**Problem statement**
Repeat the entire listing exactly.

**Records shown**
──────────────────────────────
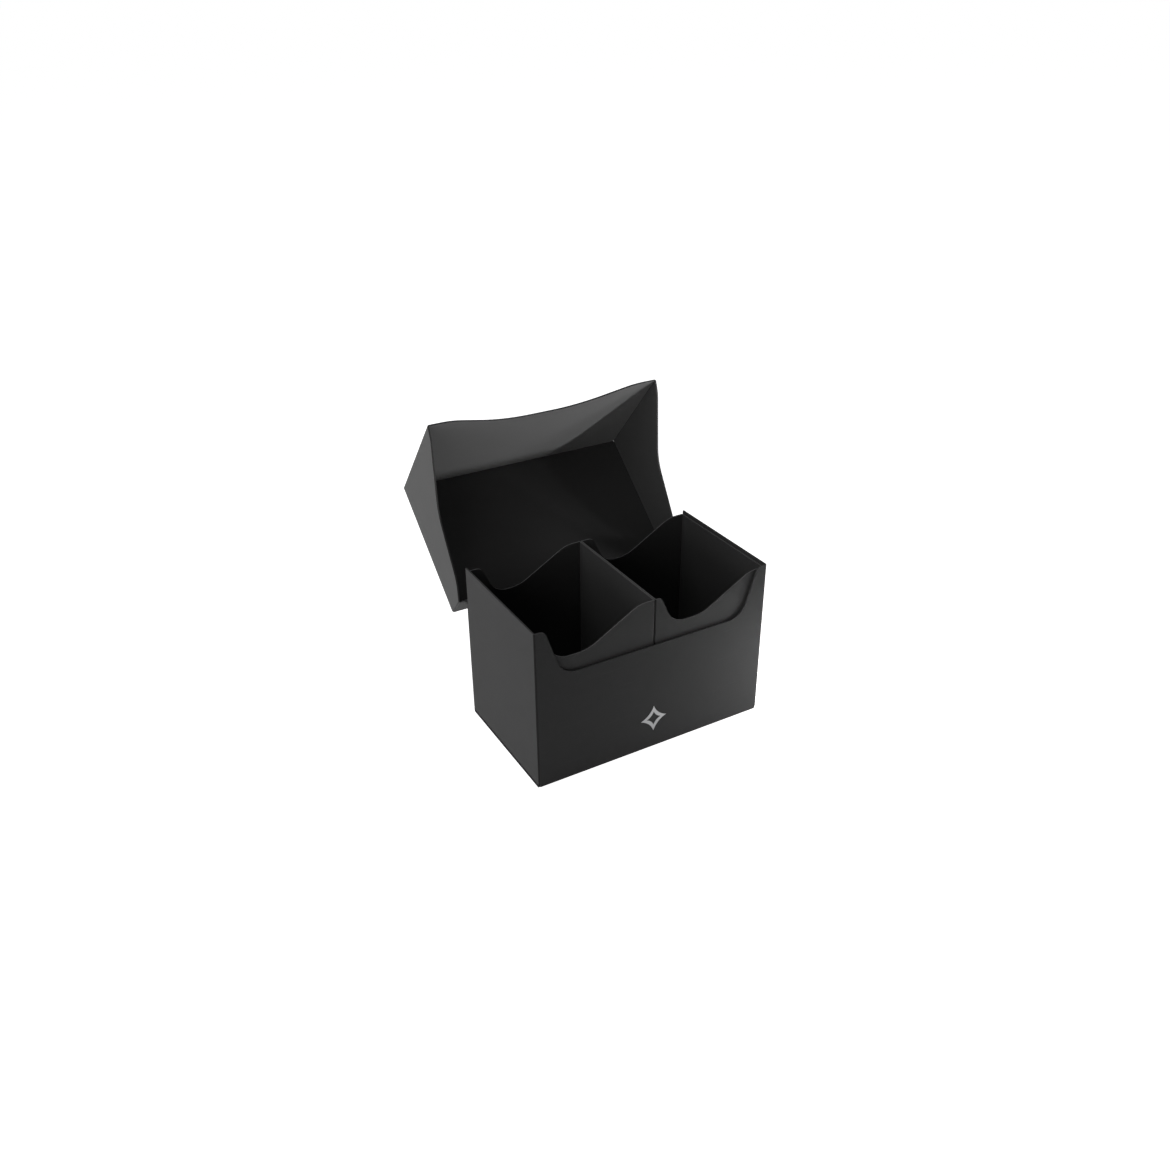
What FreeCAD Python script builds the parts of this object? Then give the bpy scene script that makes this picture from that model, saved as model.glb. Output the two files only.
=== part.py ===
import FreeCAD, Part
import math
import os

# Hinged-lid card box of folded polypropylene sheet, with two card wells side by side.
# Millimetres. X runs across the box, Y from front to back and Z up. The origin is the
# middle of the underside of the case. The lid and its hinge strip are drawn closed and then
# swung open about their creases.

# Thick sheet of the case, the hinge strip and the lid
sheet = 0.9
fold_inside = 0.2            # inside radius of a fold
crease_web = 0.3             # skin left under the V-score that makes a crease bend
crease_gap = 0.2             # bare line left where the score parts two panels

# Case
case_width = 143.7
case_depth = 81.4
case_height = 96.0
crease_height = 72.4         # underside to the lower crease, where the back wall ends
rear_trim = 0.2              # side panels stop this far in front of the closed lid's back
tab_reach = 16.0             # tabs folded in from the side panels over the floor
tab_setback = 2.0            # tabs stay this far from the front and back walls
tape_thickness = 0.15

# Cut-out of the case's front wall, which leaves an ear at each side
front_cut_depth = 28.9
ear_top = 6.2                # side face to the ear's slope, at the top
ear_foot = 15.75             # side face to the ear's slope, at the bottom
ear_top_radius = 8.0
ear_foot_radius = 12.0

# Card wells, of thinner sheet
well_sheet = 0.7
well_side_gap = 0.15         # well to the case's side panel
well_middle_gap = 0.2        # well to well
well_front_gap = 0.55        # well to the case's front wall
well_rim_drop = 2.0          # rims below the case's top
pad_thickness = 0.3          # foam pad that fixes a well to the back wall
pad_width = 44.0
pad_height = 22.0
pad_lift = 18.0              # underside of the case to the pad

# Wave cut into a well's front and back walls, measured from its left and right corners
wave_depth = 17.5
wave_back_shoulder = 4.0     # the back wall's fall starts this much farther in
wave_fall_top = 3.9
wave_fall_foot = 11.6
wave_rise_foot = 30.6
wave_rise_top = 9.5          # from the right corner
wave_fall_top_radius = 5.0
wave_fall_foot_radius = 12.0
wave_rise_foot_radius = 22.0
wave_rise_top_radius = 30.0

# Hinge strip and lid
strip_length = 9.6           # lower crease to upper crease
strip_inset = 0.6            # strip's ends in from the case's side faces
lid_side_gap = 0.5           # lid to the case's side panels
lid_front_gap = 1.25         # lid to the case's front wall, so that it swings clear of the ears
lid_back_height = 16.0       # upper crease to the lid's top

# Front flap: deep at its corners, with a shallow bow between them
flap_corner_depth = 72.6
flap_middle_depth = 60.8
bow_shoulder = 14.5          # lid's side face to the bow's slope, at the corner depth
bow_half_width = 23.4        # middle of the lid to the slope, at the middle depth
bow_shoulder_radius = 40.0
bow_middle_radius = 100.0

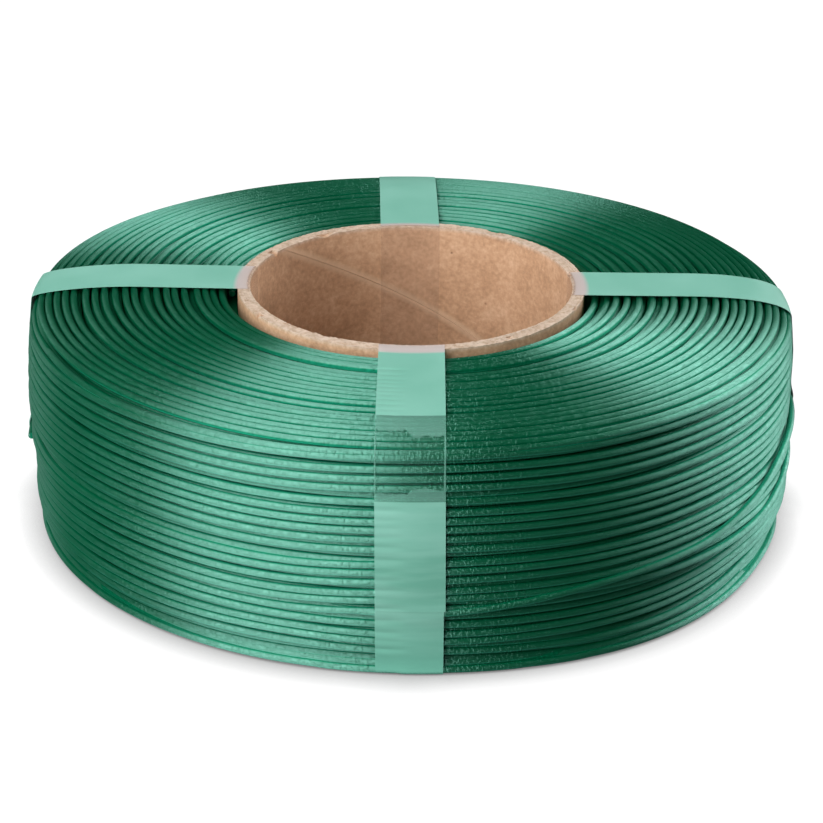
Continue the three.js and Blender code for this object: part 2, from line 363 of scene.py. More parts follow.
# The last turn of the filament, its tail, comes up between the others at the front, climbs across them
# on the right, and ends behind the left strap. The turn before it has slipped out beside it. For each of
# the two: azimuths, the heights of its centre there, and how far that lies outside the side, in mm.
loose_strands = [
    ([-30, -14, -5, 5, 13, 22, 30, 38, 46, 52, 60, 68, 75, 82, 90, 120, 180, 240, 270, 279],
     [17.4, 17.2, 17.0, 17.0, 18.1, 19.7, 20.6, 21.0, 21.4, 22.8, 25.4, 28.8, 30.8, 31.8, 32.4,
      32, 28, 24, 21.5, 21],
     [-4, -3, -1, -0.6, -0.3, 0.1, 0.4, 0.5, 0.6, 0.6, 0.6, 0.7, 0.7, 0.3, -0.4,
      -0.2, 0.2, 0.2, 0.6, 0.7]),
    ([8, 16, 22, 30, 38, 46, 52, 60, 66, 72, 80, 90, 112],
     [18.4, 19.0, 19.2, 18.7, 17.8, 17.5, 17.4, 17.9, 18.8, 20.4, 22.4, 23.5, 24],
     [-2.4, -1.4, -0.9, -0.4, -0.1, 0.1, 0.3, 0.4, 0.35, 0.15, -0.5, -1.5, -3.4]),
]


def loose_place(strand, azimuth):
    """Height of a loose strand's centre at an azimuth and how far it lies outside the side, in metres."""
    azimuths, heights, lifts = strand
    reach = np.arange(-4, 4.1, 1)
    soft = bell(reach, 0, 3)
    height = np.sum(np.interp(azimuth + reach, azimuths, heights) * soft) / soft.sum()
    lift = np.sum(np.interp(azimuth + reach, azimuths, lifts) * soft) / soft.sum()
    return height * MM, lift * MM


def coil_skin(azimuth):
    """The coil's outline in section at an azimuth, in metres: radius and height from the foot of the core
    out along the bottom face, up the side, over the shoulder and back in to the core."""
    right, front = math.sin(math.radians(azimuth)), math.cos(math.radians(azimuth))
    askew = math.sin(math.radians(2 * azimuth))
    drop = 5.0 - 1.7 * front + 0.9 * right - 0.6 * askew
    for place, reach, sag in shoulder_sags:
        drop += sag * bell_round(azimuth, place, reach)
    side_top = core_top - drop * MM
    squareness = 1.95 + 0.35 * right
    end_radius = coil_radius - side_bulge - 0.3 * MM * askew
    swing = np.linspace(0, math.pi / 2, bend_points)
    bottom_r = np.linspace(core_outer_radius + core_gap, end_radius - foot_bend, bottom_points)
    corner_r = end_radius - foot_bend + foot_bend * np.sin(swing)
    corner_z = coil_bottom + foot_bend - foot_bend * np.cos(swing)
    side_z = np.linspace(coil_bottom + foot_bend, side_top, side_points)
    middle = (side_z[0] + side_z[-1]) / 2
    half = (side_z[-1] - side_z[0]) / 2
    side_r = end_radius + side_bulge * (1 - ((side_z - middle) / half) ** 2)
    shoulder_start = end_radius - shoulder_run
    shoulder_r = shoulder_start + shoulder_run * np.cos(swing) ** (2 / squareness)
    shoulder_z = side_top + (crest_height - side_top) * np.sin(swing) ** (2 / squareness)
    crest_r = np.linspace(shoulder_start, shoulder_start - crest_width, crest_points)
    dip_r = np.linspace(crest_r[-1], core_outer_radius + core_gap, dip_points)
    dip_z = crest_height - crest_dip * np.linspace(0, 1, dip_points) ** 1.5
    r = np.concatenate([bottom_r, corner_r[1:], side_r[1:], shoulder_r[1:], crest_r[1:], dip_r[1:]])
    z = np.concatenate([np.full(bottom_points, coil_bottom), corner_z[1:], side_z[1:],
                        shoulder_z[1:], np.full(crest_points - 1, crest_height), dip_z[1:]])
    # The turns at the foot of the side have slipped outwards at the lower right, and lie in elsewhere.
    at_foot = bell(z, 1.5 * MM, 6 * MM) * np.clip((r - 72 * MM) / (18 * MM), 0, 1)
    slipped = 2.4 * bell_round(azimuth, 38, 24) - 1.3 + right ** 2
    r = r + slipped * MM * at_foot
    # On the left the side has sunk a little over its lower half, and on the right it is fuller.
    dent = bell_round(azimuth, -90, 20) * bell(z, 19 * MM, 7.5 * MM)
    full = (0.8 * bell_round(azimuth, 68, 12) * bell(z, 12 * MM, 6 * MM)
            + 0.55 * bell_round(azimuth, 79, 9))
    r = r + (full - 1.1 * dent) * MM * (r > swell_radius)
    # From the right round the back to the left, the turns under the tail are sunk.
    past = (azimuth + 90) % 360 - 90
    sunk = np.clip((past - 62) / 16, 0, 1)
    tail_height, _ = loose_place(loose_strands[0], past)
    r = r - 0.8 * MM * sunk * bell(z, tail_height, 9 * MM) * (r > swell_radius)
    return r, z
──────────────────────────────
**Finished exercise**
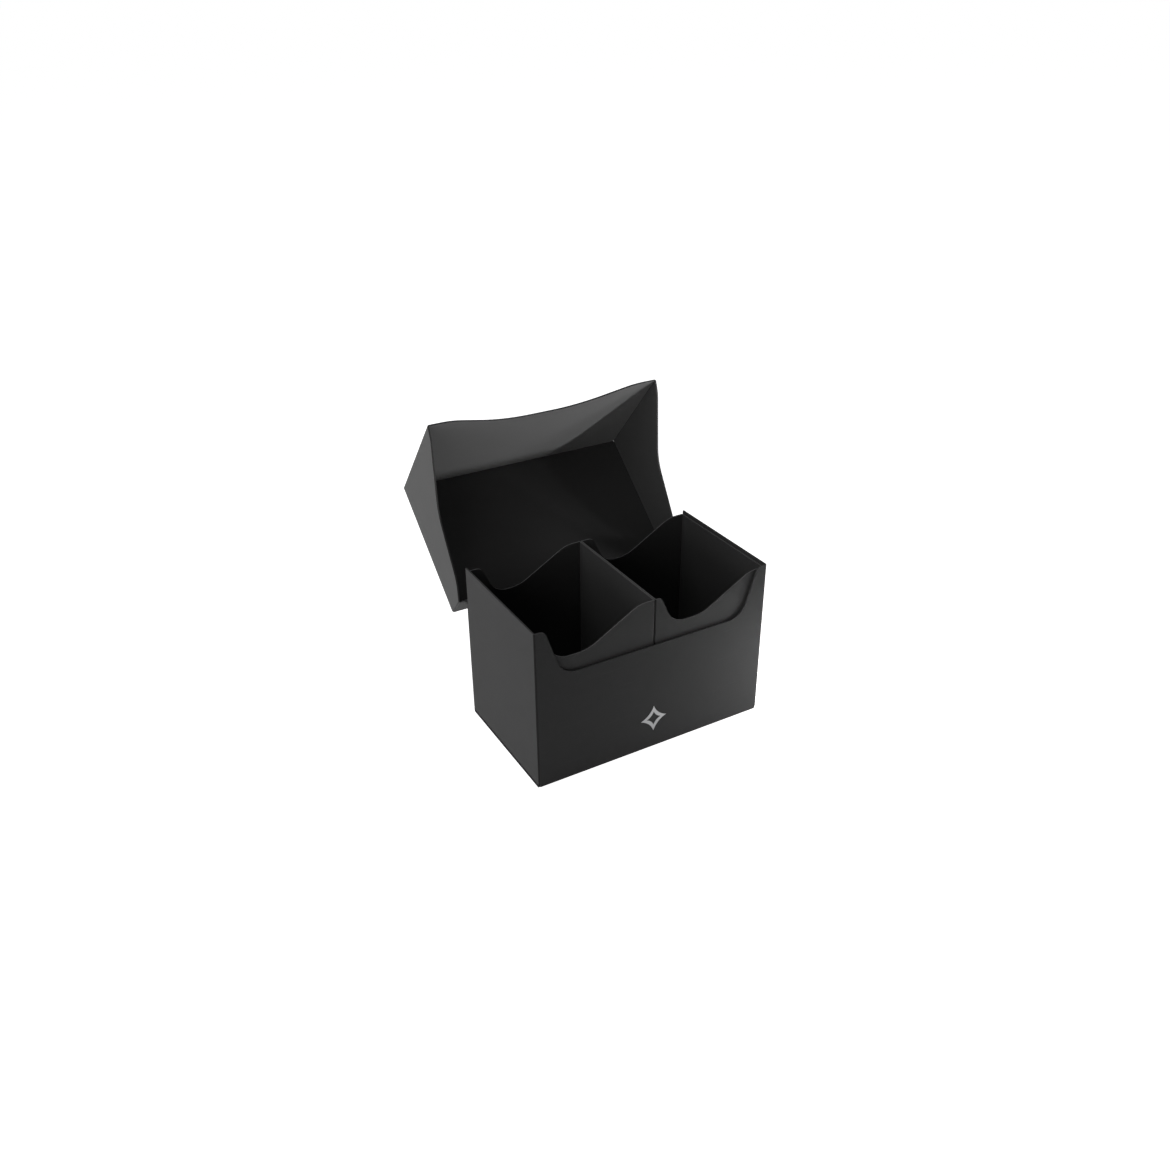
What FreeCAD Python script builds the parts of this object? Then give the bpy scene script that makes this picture from that model, saved as model.glb. Output the two files only.
=== part.py ===
import FreeCAD, Part
import math
import os

# Hinged-lid card box of folded polypropylene sheet, with two card wells side by side.
# Millimetres. X runs across the box, Y from front to back and Z up. The origin is the
# middle of the underside of the case. The lid and its hinge strip are drawn closed and then
# swung open about their creases.

# Thick sheet of the case, the hinge strip and the lid
sheet = 0.9
fold_inside = 0.2            # inside radius of a fold
crease_web = 0.3             # skin left under the V-score that makes a crease bend
crease_gap = 0.2             # bare line left where the score parts two panels

# Case
case_width = 143.7
case_depth = 81.4
case_height = 96.0
crease_height = 72.4         # underside to the lower crease, where the back wall ends
rear_trim = 0.2              # side panels stop this far in front of the closed lid's back
tab_reach = 16.0             # tabs folded in from the side panels over the floor
tab_setback = 2.0            # tabs stay this far from the front and back walls
tape_thickness = 0.15

# Cut-out of the case's front wall, which leaves an ear at each side
front_cut_depth = 28.9
ear_top = 6.2                # side face to the ear's slope, at the top
ear_foot = 15.75             # side face to the ear's slope, at the bottom
ear_top_radius = 8.0
ear_foot_radius = 12.0

# Card wells, of thinner sheet
well_sheet = 0.7
well_side_gap = 0.15         # well to the case's side panel
well_middle_gap = 0.2        # well to well
well_front_gap = 0.55        # well to the case's front wall
well_rim_drop = 2.0          # rims below the case's top
pad_thickness = 0.3          # foam pad that fixes a well to the back wall
pad_width = 44.0
pad_height = 22.0
pad_lift = 18.0              # underside of the case to the pad

# Wave cut into a well's front and back walls, measured from its left and right corners
wave_depth = 17.5
wave_back_shoulder = 4.0     # the back wall's fall starts this much farther in
wave_fall_top = 3.9
wave_fall_foot = 11.6
wave_rise_foot = 30.6
wave_rise_top = 9.5          # from the right corner
wave_fall_top_radius = 5.0
wave_fall_foot_radius = 12.0
wave_rise_foot_radius = 22.0
wave_rise_top_radius = 30.0

# Hinge strip and lid
strip_length = 9.6           # lower crease to upper crease
strip_inset = 0.6            # strip's ends in from the case's side faces
lid_side_gap = 0.5           # lid to the case's side panels
lid_front_gap = 1.25         # lid to the case's front wall, so that it swings clear of the ears
lid_back_height = 16.0       # upper crease to the lid's top

# Front flap: deep at its corners, with a shallow bow between them
flap_corner_depth = 72.6
flap_middle_depth = 60.8
bow_shoulder = 14.5          # lid's side face to the bow's slope, at the corner depth
bow_half_width = 23.4        # middle of the lid to the slope, at the middle depth
bow_shoulder_radius = 40.0
bow_middle_radius = 100.0

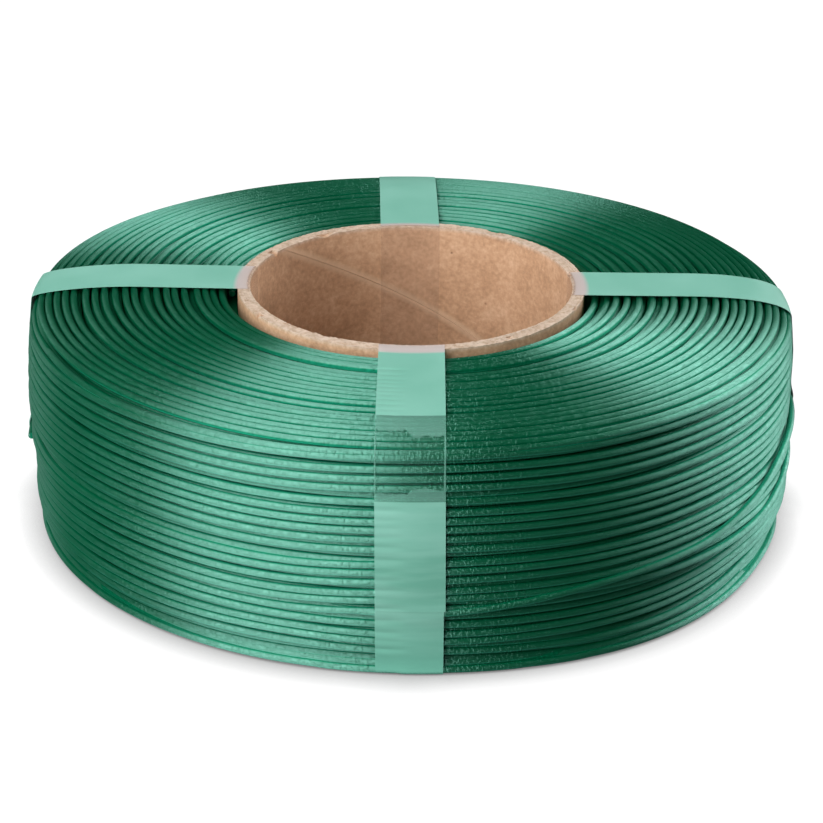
Continue the three.js and Blender code for this object: part 2, from line 363 of scene.py. More parts follow.
# The last turn of the filament, its tail, comes up between the others at the front, climbs across them
# on the right, and ends behind the left strap. The turn before it has slipped out beside it. For each of
# the two: azimuths, the heights of its centre there, and how far that lies outside the side, in mm.
loose_strands = [
    ([-30, -14, -5, 5, 13, 22, 30, 38, 46, 52, 60, 68, 75, 82, 90, 120, 180, 240, 270, 279],
     [17.4, 17.2, 17.0, 17.0, 18.1, 19.7, 20.6, 21.0, 21.4, 22.8, 25.4, 28.8, 30.8, 31.8, 32.4,
      32, 28, 24, 21.5, 21],
     [-4, -3, -1, -0.6, -0.3, 0.1, 0.4, 0.5, 0.6, 0.6, 0.6, 0.7, 0.7, 0.3, -0.4,
      -0.2, 0.2, 0.2, 0.6, 0.7]),
    ([8, 16, 22, 30, 38, 46, 52, 60, 66, 72, 80, 90, 112],
     [18.4, 19.0, 19.2, 18.7, 17.8, 17.5, 17.4, 17.9, 18.8, 20.4, 22.4, 23.5, 24],
     [-2.4, -1.4, -0.9, -0.4, -0.1, 0.1, 0.3, 0.4, 0.35, 0.15, -0.5, -1.5, -3.4]),
]


def loose_place(strand, azimuth):
    """Height of a loose strand's centre at an azimuth and how far it lies outside the side, in metres."""
    azimuths, heights, lifts = strand
    reach = np.arange(-4, 4.1, 1)
    soft = bell(reach, 0, 3)
    height = np.sum(np.interp(azimuth + reach, azimuths, heights) * soft) / soft.sum()
    lift = np.sum(np.interp(azimuth + reach, azimuths, lifts) * soft) / soft.sum()
    return height * MM, lift * MM


def coil_skin(azimuth):
    """The coil's outline in section at an azimuth, in metres: radius and height from the foot of the core
    out along the bottom face, up the side, over the shoulder and back in to the core."""
    right, front = math.sin(math.radians(azimuth)), math.cos(math.radians(azimuth))
    askew = math.sin(math.radians(2 * azimuth))
    drop = 5.0 - 1.7 * front + 0.9 * right - 0.6 * askew
    for place, reach, sag in shoulder_sags:
        drop += sag * bell_round(azimuth, place, reach)
    side_top = core_top - drop * MM
    squareness = 1.95 + 0.35 * right
    end_radius = coil_radius - side_bulge - 0.3 * MM * askew
    swing = np.linspace(0, math.pi / 2, bend_points)
    bottom_r = np.linspace(core_outer_radius + core_gap, end_radius - foot_bend, bottom_points)
    corner_r = end_radius - foot_bend + foot_bend * np.sin(swing)
    corner_z = coil_bottom + foot_bend - foot_bend * np.cos(swing)
    side_z = np.linspace(coil_bottom + foot_bend, side_top, side_points)
    middle = (side_z[0] + side_z[-1]) / 2
    half = (side_z[-1] - side_z[0]) / 2
    side_r = end_radius + side_bulge * (1 - ((side_z - middle) / half) ** 2)
    shoulder_start = end_radius - shoulder_run
    shoulder_r = shoulder_start + shoulder_run * np.cos(swing) ** (2 / squareness)
    shoulder_z = side_top + (crest_height - side_top) * np.sin(swing) ** (2 / squareness)
    crest_r = np.linspace(shoulder_start, shoulder_start - crest_width, crest_points)
    dip_r = np.linspace(crest_r[-1], core_outer_radius + core_gap, dip_points)
    dip_z = crest_height - crest_dip * np.linspace(0, 1, dip_points) ** 1.5
    r = np.concatenate([bottom_r, corner_r[1:], side_r[1:], shoulder_r[1:], crest_r[1:], dip_r[1:]])
    z = np.concatenate([np.full(bottom_points, coil_bottom), corner_z[1:], side_z[1:],
                        shoulder_z[1:], np.full(crest_points - 1, crest_height), dip_z[1:]])
    # The turns at the foot of the side have slipped outwards at the lower right, and lie in elsewhere.
    at_foot = bell(z, 1.5 * MM, 6 * MM) * np.clip((r - 72 * MM) / (18 * MM), 0, 1)
    slipped = 2.4 * bell_round(azimuth, 38, 24) - 1.3 + right ** 2
    r = r + slipped * MM * at_foot
    # On the left the side has sunk a little over its lower half, and on the right it is fuller.
    dent = bell_round(azimuth, -90, 20) * bell(z, 19 * MM, 7.5 * MM)
    full = (0.8 * bell_round(azimuth, 68, 12) * bell(z, 12 * MM, 6 * MM)
            + 0.55 * bell_round(azimuth, 79, 9))
    r = r + (full - 1.1 * dent) * MM * (r > swell_radius)
    # From the right round the back to the left, the turns under the tail are sunk.
    past = (azimuth + 90) % 360 - 90
    sunk = np.clip((past - 62) / 16, 0, 1)
    tail_height, _ = loose_place(loose_strands[0], past)
    r = r - 0.8 * MM * sunk * bell(z, tail_height, 9 * MM) * (r > swell_radius)
    return r, z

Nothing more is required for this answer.